White Beech shows how systemic problems of domination are interconnected across racial, sexual, environmental and gendered lines. As such, neither the domination of nature nor the domination of women can be fully understood without reference to the other branches of these networked systems. For Plumwood (1994: 3), the Western tradition has set up the privileged domain of the master scientist “beneath” which nature is conceived as wife or subordinate other.

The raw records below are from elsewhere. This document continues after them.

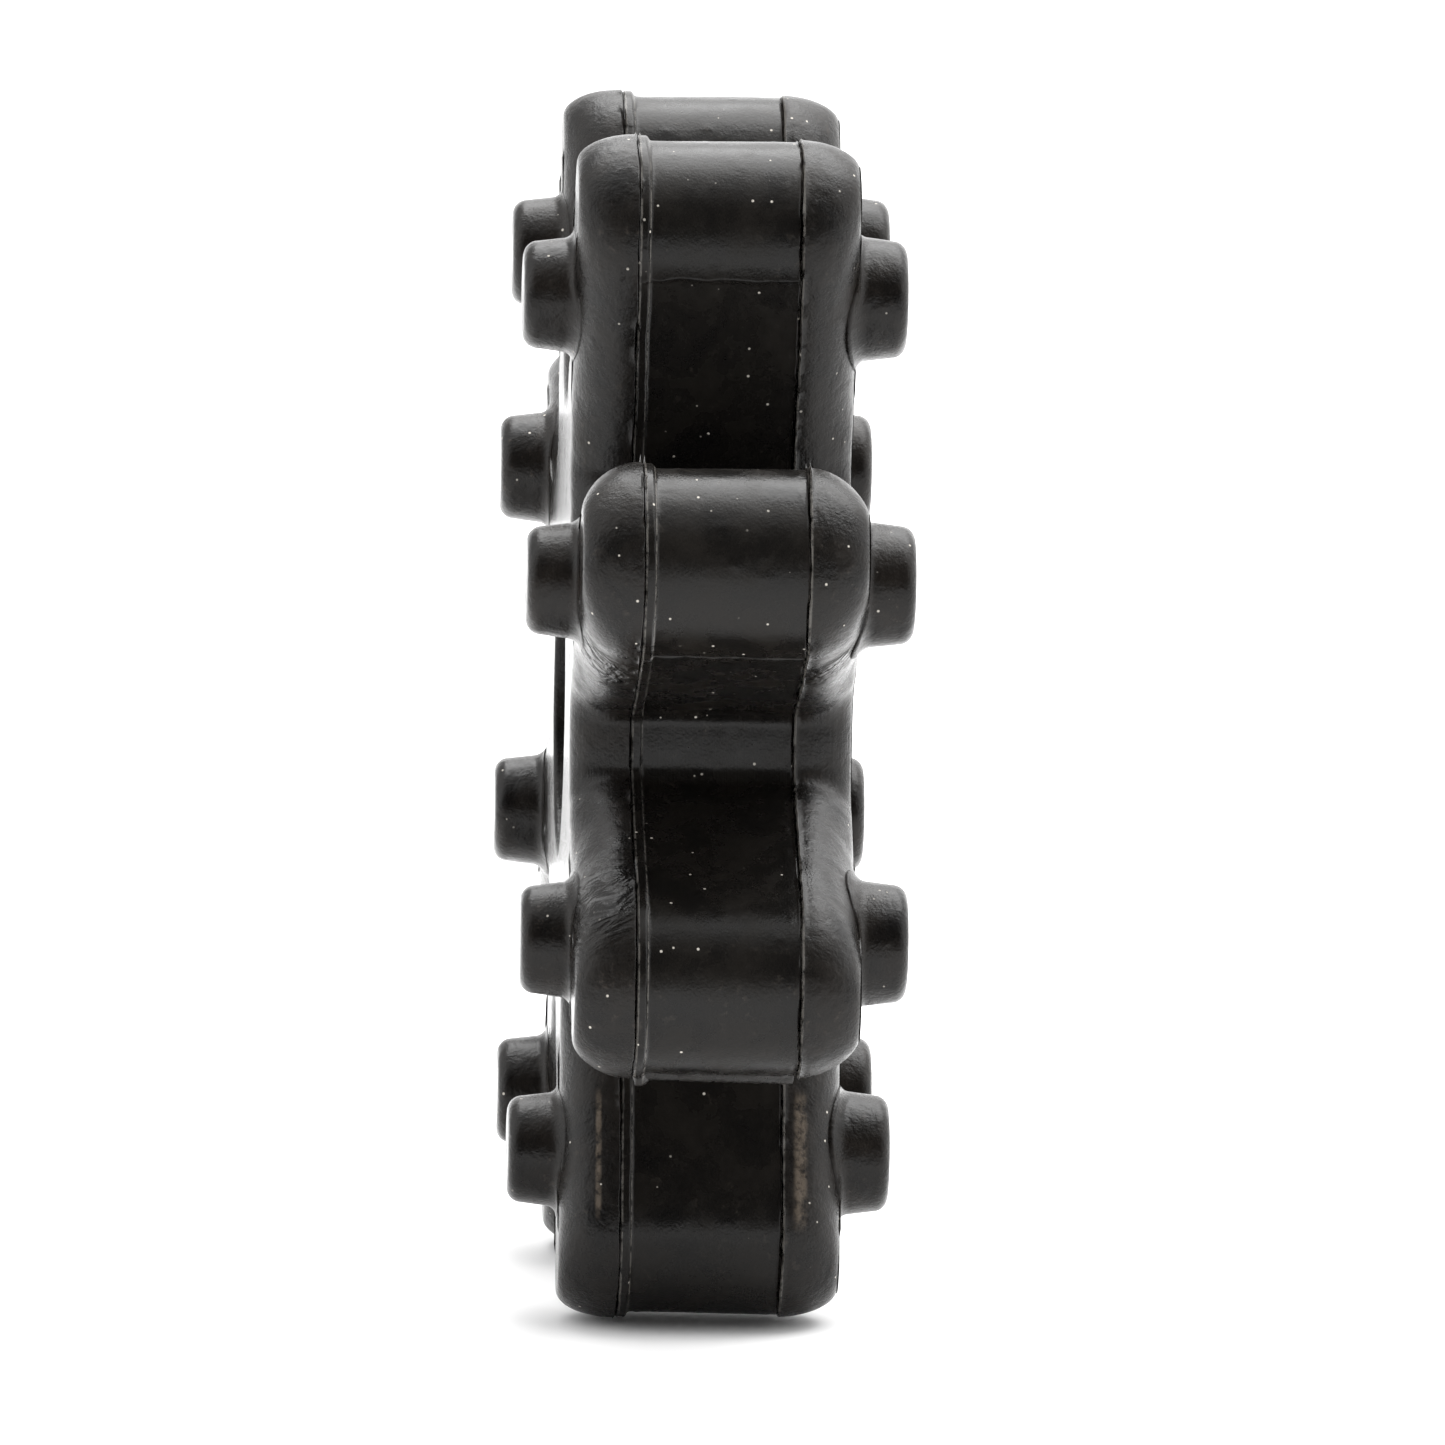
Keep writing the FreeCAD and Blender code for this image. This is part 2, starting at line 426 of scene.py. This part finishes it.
def loft(name, grid):
    """A closed tube of faces through a grid whose rows close on themselves."""
    row_count, column_count = grid.shape[0], grid.shape[1]
    points = grid.reshape(-1, 3).tolist()
    faces = []
    for row in range(row_count):
        following = (row + 1) % row_count
        for column in range(column_count - 1):
            a = row * column_count + column
            b = following * column_count + column
            faces.append((a, a + 1, b + 1, b))
    for column in (0, column_count - 1):
        rim = grid[:, column]
        middle = len(points)
        points.append(((rim.min(axis=0) + rim.max(axis=0)) / 2.0).tolist())
        for row in range(row_count):
            following = (row + 1) % row_count
            faces.append((row * column_count + column, following * column_count + column, middle))
    mesh = bpy.data.meshes.new(name)
    mesh.from_pydata(points, [], faces)
    mesh.update()
    return finish_mesh(name, mesh)


def finish_mesh(name, mesh):
    """An object with outward faces, smooth but for its hard edges."""
    work = bmesh.new()
    work.from_mesh(mesh)
    bmesh.ops.recalc_face_normals(work, faces=work.faces)
    work.to_mesh(mesh)
    work.free()
    for polygon in mesh.polygons:
        polygon.use_smooth = True
    mesh.set_sharp_from_angle(angle=math.radians(55.0))
    obj = bpy.data.objects.new(name, mesh)
    bpy.context.scene.collection.objects.link(obj)
    return obj


def skin(name, rows, outer, lug_index, side):
    """One band of one lug, relieved, turned into place and lofted."""
    grid = np.array(rows)
    normals = row_normals(grid)
    seams = {"left": [-1], "centre": [-1, 1], "right": [1]}[side]
    if side == "left":
        grid[:, :, 1] *= -1.0
        normals[:, :, 1] *= -1.0
    grid = relieve(grid, outer, normals, lug_index, seams)
    turned = turn_about_axis(grid.reshape(-1, 3), lug_index).reshape(grid.shape)
    return loft(name, np.clip(turned, cad_bounds[0], cad_bounds[1]))


def cheek_height(x, z):
    """Height of a right-hand cheek's surface over a point of a lug's side."""
    if x <= CAP_CENTRE:
        inside = HALF_WIDTH - abs(z)
        depth = ROUND_FLANK
    else:
        radius = math.hypot(x - CAP_CENTRE, z)
        inside = HALF_WIDTH - radius
        turn = abs(math.atan2(z, x - CAP_CENTRE))
        depth = ROUND_CAP + (ROUND_FLANK - ROUND_CAP) * smooth(turn, CAP_TURN, FLANK_TURN)
    if inside >= depth:
        return FACE
    cosine = min(max(1.0 - inside / depth, -1.0), 1.0)
    return SEAM + CHEEK * math.sqrt(max(1.0 - cosine * cosine, 0.0))


def stud(name, lug_index, side):
    """A round stud with drafted sides, a rounded rim and a fillet onto the cheek."""
    segments = STUD_SEGMENTS
    foot_radius = STUD_RADIUS[side]
    tip_radius = foot_radius - STUD_DRAFT
    profile = []  # radius, height, how much the height follows the cheek's rounding
    for share in (0.25, 0.5, 0.75):
        profile.append(((tip_radius - STUD_RIM) * share, STUD_TIP - STUD_CROWN, 0.0))
    for i in range(ROUND_STEPS + 1):
        lean = math.pi / 2.0 * i / ROUND_STEPS
        radius = tip_radius - STUD_RIM * (1.0 - math.sin(lean))
        height = STUD_TIP - STUD_CROWN * math.cos(lean) - STUD_RIM * (1.0 - math.cos(lean))
        profile.append((radius, height, 0.0))
    wall_top = STUD_TIP - STUD_RIM
    wall_foot = FACE + STUD_ROOT
    for i in range(1, WALL_STEPS + 1):
        share = i / WALL_STEPS
        height = wall_top + (wall_foot - wall_top) * share
        profile.append((tip_radius + STUD_DRAFT * share, height, 0.5 * share))
    for i in range(1, ROUND_STEPS + 1):
        lean = math.pi / 2.0 * i / ROUND_STEPS
        radius = foot_radius + STUD_ROOT * (1.0 - math.cos(lean))
        height = FACE + STUD_ROOT * (1.0 - math.sin(lean))
        profile.append((radius, height, 0.5 + 0.5 * i / ROUND_STEPS))
    verts = [(STUD_CIRCLE, STUD_TIP - STUD_CROWN, 0.0)]
    for radius, height, follow in profile:
        for j in range(segments):
            turn = 2.0 * math.pi * j / segments
            x = STUD_CIRCLE + radius * math.cos(turn)
            z = radius * math.sin(turn)
            drop = FACE - cheek_height(x, z)
            verts.append((x, height - follow * drop, z))
    for j in range(segments):
        turn = 2.0 * math.pi * j / segments
        radius = foot_radius + STUD_ROOT * 1.03
        x = STUD_CIRCLE + radius * math.cos(turn)
        z = radius * math.sin(turn)
        verts.append((x, cheek_height(x, z) - STUD_BURIED, z))
    for j in range(segments):
        turn = 2.0 * math.pi * j / segments
        radius = foot_radius - STUD_TUCK
        verts.append((STUD_CIRCLE + radius * math.cos(turn), STUD_FOOT, radius * math.sin(turn)))
    rings = len(profile) + 2
    faces = [(0, 1 + j, 1 + (j + 1) % segments) for j in range(segments)]
    for ring in range(rings - 1):
        for j in range(segments):
            a = 1 + ring * segments + j
            b = 1 + ring * segments + (j + 1) % segments
            faces.append((a, a + segments, b + segments, b))
    start = 1 + (rings - 1) * segments
    faces.append([start + j for j in range(segments)])
    coords = np.array(verts)
    if side == "left":
        coords[:, 1] *= -1.0
    turned = turn_about_axis(coords, lug_index)
    mesh = bpy.data.meshes.new(name)
    mesh.from_pydata(turned.tolist(), [], faces)
    mesh.update()
    return finish_mesh(name, mesh)


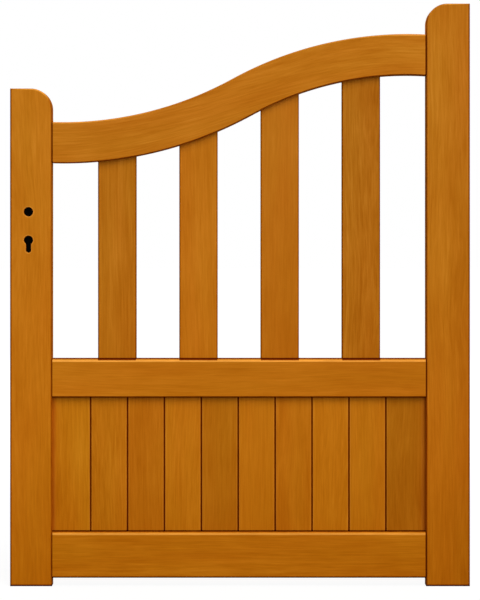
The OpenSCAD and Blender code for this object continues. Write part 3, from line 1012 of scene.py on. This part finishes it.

As an alternative to such hierarchical thinking, Plumwood (1993: 2) advocates an “ethics and politics of mutuality”. The sheer range of topics that Greer covers in White Beech connect the web of patriarchal relations in which we live to show its mutually affecting components: from the use of DDT as a pesticide in Australia after the Vietnam War to issues of Indigenous women’s land rights; from the problem of introduced weeds to the acute hardships endured by female Asian migrants to Australia; from questions of female selfhood to the immensity of the rainforest ecosystems and the place of the human within it. All this is artfully connected in White Beech in a way that suggests that Greer practices an “ethics and politics of mutuality” and that her latest book might best be understood through the lens of Plumwood’s “critical ecological feminism”.